Au moment des assises des départements de France, en novembre, j’ai évoqué des actions fiscales ou de prélèvement qui ne toucheraient pas le pouvoir d’achat des gens. Par exemple, est-il normal qu’un grand groupe achète un château en Saint-Emilionnais à 70 millions d’euros sans payer le moindre frais de notaires ? Il peut le faire car il achète des parts sociales qui sont exonérées de droits de mutations. Ces 70 millions d’euros représenteraient pourtant 3 à 4 millions d’euros de droits de mutation…
La deuxième chose porte sur la contribution sociale généralisée (CSG). Dans le cadre de la loi organique relative à la dette sociale et à l’autonomie, elle a été augmentée de 0,15 point, soit un apport pour la caisse nationale de solidarité pour l’autonomie, qui finance les personnes âgées et handicapées, de 2,6 milliards d’euros. Et personne n’a été touché par cette augmentation car on a rallongé la durée d’emprunt de la caisse d’amortissement de la dette sociale - caisse qui rembourse les emprunts de la sécurité sociale - et pris ces 2,6 milliards d’euros à la Cades. Les départements ont touché 150 millions d’euros... J’ai demandé au Premier ministre précédent d’augmenter la CSG de 0,10 point en 2025 - de la même manière – et de verser les 2 milliards d’euros récupérés aux départements pour les aider. Je l’ai redit au ministre de la Santé démissionnaire, Paul Christophe, à l’origine de ce mécanisme. Nous en avons besoin et il existe des solutions, à condition de considérer que l’économie sur le service public n’est plus acceptable.
Etes-vous plus confiant avec l’arrivée de François Bayrou à ce poste ?

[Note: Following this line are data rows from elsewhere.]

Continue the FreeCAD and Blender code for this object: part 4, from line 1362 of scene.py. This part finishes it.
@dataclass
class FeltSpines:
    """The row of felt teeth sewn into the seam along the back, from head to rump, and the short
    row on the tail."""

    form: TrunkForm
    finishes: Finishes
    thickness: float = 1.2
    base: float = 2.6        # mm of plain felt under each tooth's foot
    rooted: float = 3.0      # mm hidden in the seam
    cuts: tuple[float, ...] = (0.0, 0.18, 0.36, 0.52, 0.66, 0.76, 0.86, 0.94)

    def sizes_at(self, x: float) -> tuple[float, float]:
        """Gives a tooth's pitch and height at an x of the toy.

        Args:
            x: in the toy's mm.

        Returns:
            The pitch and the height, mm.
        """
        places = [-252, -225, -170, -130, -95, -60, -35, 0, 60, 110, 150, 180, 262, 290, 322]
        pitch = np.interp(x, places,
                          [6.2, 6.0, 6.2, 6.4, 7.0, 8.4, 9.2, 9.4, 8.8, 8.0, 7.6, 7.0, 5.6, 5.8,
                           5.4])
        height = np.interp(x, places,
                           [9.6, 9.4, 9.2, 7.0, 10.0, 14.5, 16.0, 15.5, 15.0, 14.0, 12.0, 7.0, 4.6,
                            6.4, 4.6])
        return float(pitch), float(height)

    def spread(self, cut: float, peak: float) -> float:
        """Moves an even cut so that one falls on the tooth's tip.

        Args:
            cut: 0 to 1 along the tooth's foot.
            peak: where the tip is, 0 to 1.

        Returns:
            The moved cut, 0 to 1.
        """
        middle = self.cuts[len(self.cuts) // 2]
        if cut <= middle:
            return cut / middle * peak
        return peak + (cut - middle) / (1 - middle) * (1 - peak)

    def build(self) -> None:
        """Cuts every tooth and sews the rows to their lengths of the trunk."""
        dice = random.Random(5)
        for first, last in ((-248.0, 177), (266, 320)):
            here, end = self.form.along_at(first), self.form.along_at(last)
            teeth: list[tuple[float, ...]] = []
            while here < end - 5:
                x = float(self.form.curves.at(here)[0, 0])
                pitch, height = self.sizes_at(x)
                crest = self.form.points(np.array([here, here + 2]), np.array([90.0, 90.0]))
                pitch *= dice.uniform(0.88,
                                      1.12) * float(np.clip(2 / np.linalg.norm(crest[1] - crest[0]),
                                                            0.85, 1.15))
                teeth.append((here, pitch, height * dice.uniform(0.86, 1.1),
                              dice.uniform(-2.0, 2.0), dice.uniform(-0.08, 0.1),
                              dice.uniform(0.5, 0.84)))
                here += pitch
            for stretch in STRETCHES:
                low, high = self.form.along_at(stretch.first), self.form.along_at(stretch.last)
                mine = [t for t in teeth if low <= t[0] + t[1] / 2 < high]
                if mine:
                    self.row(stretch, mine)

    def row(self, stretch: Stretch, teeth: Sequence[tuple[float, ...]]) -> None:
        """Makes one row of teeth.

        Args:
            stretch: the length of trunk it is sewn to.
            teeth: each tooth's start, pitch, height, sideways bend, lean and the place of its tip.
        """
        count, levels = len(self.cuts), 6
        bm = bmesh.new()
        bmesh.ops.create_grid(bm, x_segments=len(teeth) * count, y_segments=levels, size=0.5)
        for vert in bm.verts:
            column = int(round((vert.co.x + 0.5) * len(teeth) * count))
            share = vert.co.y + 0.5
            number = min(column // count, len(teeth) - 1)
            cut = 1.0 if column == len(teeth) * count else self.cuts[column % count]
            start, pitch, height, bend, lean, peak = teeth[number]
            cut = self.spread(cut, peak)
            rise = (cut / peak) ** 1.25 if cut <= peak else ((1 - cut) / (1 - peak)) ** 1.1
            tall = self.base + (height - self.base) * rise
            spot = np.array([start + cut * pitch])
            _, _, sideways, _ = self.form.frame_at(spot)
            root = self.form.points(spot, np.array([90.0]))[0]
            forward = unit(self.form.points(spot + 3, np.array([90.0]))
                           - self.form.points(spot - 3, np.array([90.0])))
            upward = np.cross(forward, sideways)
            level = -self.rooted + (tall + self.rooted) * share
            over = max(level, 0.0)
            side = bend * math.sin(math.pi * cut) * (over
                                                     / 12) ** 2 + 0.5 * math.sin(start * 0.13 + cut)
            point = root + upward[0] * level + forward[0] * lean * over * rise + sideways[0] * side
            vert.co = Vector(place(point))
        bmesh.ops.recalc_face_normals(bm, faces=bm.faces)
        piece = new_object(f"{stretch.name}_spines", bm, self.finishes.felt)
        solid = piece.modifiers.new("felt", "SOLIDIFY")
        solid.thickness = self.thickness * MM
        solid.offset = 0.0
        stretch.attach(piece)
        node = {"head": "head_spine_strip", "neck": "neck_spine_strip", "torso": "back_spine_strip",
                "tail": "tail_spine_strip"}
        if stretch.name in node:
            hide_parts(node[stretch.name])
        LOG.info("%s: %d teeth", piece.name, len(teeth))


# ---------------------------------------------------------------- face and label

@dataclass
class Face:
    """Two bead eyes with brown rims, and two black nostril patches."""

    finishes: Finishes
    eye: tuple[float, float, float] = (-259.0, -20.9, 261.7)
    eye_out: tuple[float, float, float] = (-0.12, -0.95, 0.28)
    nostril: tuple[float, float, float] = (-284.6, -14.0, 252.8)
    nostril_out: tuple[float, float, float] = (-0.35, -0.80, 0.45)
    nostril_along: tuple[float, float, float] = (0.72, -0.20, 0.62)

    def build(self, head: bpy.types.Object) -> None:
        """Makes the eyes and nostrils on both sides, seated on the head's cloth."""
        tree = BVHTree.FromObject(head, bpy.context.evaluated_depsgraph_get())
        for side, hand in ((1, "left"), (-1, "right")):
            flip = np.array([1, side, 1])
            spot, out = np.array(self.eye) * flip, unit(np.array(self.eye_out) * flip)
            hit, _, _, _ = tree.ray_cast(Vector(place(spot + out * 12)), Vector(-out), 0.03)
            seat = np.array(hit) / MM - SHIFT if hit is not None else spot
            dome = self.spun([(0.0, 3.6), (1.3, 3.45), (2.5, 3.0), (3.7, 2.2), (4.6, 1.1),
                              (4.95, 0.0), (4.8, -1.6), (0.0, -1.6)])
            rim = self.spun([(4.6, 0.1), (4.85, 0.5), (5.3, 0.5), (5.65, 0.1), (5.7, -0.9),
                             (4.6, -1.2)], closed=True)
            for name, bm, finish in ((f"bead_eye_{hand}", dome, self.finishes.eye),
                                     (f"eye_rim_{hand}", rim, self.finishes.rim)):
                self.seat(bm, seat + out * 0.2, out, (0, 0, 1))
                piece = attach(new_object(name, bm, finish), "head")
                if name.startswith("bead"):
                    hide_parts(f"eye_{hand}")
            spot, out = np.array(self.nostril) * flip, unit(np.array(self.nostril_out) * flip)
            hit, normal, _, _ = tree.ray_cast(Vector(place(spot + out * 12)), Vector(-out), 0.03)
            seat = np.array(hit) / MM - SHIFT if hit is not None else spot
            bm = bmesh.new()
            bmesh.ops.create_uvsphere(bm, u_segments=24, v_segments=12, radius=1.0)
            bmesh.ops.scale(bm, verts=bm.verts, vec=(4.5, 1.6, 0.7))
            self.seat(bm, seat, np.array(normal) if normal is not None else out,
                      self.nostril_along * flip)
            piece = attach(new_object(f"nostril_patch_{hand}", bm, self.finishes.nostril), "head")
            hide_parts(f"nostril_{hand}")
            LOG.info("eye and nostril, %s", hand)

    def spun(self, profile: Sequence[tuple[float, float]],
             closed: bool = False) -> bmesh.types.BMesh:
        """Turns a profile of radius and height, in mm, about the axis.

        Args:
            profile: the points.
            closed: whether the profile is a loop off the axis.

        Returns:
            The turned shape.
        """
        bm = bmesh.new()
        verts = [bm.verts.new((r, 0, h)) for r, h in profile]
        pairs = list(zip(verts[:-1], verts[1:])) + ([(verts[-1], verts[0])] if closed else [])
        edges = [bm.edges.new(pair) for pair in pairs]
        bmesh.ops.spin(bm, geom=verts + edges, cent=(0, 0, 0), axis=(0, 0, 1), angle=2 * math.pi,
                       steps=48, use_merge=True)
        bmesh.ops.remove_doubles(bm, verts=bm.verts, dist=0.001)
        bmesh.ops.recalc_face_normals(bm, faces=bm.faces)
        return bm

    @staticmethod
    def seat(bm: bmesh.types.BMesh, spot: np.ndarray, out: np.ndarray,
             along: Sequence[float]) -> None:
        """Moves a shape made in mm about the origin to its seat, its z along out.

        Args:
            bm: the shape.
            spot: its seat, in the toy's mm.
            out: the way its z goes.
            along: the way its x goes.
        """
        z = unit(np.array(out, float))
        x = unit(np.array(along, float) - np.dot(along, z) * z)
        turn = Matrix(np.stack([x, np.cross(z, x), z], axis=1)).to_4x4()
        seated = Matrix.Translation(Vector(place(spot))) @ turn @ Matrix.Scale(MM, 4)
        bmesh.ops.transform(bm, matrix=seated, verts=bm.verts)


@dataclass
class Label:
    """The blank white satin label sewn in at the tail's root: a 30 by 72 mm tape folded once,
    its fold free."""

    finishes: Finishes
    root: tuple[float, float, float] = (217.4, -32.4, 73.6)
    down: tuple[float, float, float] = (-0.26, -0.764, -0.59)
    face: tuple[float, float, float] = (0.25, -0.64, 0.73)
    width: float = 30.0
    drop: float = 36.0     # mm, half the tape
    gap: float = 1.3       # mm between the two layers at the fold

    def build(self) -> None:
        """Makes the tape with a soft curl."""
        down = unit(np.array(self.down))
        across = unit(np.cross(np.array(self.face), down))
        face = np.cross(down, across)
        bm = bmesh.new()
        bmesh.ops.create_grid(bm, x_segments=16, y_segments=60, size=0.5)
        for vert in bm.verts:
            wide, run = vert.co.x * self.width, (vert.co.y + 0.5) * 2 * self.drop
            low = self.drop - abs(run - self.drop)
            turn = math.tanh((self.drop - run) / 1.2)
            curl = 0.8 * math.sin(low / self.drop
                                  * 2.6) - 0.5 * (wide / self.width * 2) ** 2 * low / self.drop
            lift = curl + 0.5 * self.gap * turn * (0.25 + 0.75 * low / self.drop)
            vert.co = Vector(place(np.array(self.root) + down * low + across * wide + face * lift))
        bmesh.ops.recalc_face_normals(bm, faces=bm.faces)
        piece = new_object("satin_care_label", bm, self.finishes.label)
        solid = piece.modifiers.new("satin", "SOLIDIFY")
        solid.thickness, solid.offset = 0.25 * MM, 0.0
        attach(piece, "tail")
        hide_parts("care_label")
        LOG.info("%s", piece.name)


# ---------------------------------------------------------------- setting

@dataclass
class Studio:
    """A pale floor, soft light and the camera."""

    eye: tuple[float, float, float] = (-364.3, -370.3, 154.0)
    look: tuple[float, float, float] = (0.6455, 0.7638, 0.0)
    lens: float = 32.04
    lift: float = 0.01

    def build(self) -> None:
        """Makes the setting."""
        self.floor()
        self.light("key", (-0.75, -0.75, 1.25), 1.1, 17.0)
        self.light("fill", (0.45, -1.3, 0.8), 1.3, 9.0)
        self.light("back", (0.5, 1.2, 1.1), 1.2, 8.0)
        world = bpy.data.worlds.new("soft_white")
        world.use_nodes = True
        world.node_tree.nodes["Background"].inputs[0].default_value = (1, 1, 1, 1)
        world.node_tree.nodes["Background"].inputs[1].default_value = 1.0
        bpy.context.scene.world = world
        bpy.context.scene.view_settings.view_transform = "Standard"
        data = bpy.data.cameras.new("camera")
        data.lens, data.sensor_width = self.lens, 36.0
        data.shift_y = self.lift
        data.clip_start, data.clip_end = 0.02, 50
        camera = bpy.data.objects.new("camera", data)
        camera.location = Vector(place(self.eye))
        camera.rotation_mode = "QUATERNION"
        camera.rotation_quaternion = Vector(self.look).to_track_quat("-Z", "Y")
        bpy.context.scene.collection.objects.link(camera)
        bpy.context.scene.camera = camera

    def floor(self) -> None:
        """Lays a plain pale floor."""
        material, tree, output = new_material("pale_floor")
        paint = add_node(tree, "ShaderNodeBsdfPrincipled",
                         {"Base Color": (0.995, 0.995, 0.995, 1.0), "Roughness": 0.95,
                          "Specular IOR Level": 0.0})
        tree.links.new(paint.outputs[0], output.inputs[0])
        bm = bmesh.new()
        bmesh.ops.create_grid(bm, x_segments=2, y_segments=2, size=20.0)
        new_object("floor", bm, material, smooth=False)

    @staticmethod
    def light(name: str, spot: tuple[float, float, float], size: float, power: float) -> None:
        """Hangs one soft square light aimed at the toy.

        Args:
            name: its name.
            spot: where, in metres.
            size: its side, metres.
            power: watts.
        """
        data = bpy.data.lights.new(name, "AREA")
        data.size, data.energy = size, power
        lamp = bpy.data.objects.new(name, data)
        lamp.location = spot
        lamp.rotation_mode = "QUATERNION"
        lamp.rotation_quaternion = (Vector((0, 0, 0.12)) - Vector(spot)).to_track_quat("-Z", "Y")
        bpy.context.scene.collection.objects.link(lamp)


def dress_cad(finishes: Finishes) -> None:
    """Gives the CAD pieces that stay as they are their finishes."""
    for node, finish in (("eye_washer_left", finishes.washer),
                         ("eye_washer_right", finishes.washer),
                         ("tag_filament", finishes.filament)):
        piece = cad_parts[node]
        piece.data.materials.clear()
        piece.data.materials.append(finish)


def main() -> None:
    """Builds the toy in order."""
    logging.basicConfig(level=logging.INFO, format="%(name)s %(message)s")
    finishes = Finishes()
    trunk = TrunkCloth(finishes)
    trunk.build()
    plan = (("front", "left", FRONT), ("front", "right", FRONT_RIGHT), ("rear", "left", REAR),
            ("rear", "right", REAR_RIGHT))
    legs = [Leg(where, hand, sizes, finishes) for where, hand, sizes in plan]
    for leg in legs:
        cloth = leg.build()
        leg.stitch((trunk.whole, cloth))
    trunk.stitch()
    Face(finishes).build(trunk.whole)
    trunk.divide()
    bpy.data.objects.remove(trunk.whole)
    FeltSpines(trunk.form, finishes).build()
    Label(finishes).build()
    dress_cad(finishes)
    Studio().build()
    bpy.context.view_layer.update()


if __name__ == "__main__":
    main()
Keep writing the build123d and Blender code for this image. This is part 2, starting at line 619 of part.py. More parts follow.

J’attends son discours de politique générale, le 14 janvier et, s’il y a des déclarations d’amour, je vais attendre les preuves. Mais j’imagine que sa feuille de route ne sera pas très différente de celle de Michel Barnier concernant les économies à réaliser pour limiter le déficit. Il va bien falloir trouver des recettes ou réaliser des économies de dépense. Nous verrons si les collectivités sont encore considérées comme celles devant fournir l’effort, alors que nous pesons très peu sur le déficit national.